The Minimum Covariance Determinant estimator for interval-valued data
Conference
65th ISI World Statistics Congress 2025
Format: IPS Abstract - WSC 2025
Keywords: anomaly-detection, outliers, robust inference, symbolic_data_analysis
Session: IPS 768 - Symbolic Data Analysis for Data Science
Thursday 9 October 10:50 a.m. - 12:30 p.m. (Europe/Amsterdam)
Abstract
The increasing need to analyze immense volumes of data has led to the emergence of symbolic data analysis, which addresses complex data challenges. New data types, like interval-valued data, pose theoretical and methodological problems requiring innovative solutions. The location and scale of interval-valued random vectors are commonly estimated by the barycentre approach based on the Mallows’ distance [1]. We illustrate that, like in conventional data analysis, these (classical) estimates can be significantly affected by anomalous data, frequently present in real-life datasets.
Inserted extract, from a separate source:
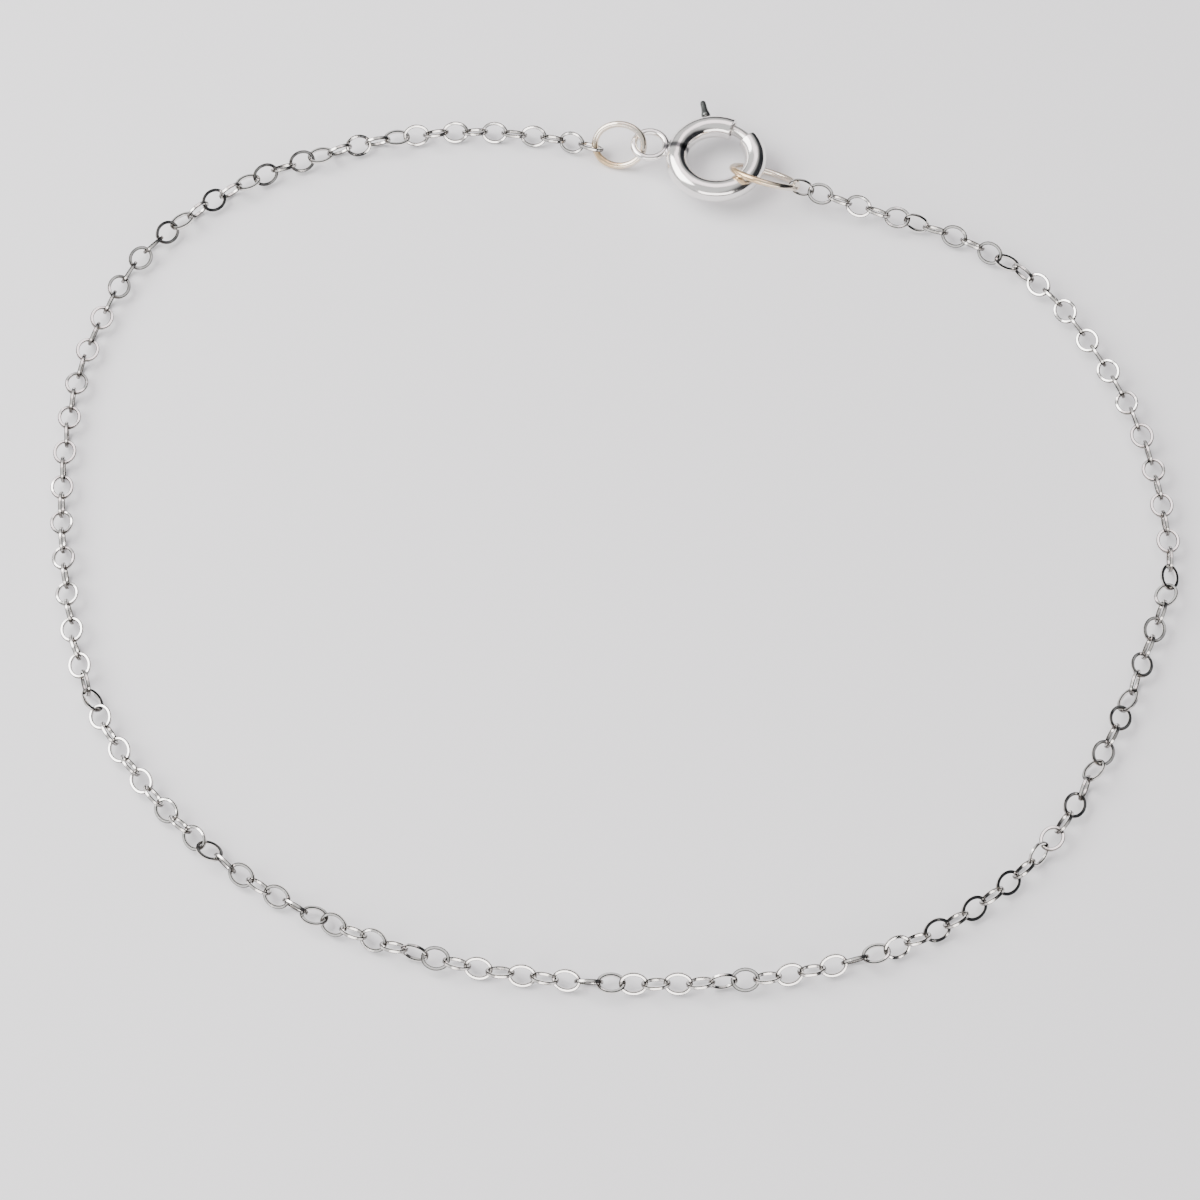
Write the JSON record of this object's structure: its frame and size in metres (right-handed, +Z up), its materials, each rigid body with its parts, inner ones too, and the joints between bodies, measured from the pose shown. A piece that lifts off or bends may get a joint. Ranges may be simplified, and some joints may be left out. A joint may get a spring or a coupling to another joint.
{
  "type": "chain bracelet",
  "caption": "Fine bracelet of flat oval cable links, closed by a spring-ring clasp with a thumb knob and lying in a loose oval.",
  "frame": {"origin": "middle of the bracelet's bounding box, at the height of the surface it lies on", "axes": "+Z up, across the flat loop. +X along the loop's longest width, towards the chain half with the larger end ring. The clasp is at the back of the loop, on the +Y side"},
  "size_m": [0.0585, 0.0534, 0.0025],
  "materials": {
    "chain_metal": "polished silver with fine wear",
    "clasp_metal": "polished silver",
    "bolt_metal": "polished silver, slightly worn",
    "ring_metal": "polished silver"
  },
  "bodies": {
    "bracelet": {"chain_left": "chain_metal", "chain_right": "chain_metal", "clasp_ring": "clasp_metal", "jump_ring": "ring_metal", "end_ring": "ring_metal"},
    "bolt": {"clasp_bolt": "bolt_metal"}
  },
  "joints": [
    {"name": "bolt_slide", "type": "hinge", "parent": "bracelet", "child": "bolt", "pos_m": [0.0056, 0.0228, 0.00122], "axis": [0, 0, 1], "range_deg": [0, 40], "stiffness_Nm_per_rad": 0.001, "springref_deg": -17.19}
  ]
}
We then present a robust alternative which estimates location and scale generalizing the Minimum Covariance Determinant (MCD) estimator [2] to interval-valued data. The MCD algorithm leads to a robust distance used to detect anomalous observations. To conclude, we evaluate the performance of these MCD estimators and the outlier detection method on synthetic and real datasets.
References:
[1] M. R. Oliveira, D. Pinheiro, and L. Oliveira, “Towards location and association measures for interval data: a theoretical approach based on Mallows’ distance, arXiv, 2407.05105, 2024.
[2] Rousseeuw P. J. and Driessen K. V., “A Fast Algorithm for the Minimum Covariance Determinant Estimator,” Technometrics, 41, 3, 212–223, 1999.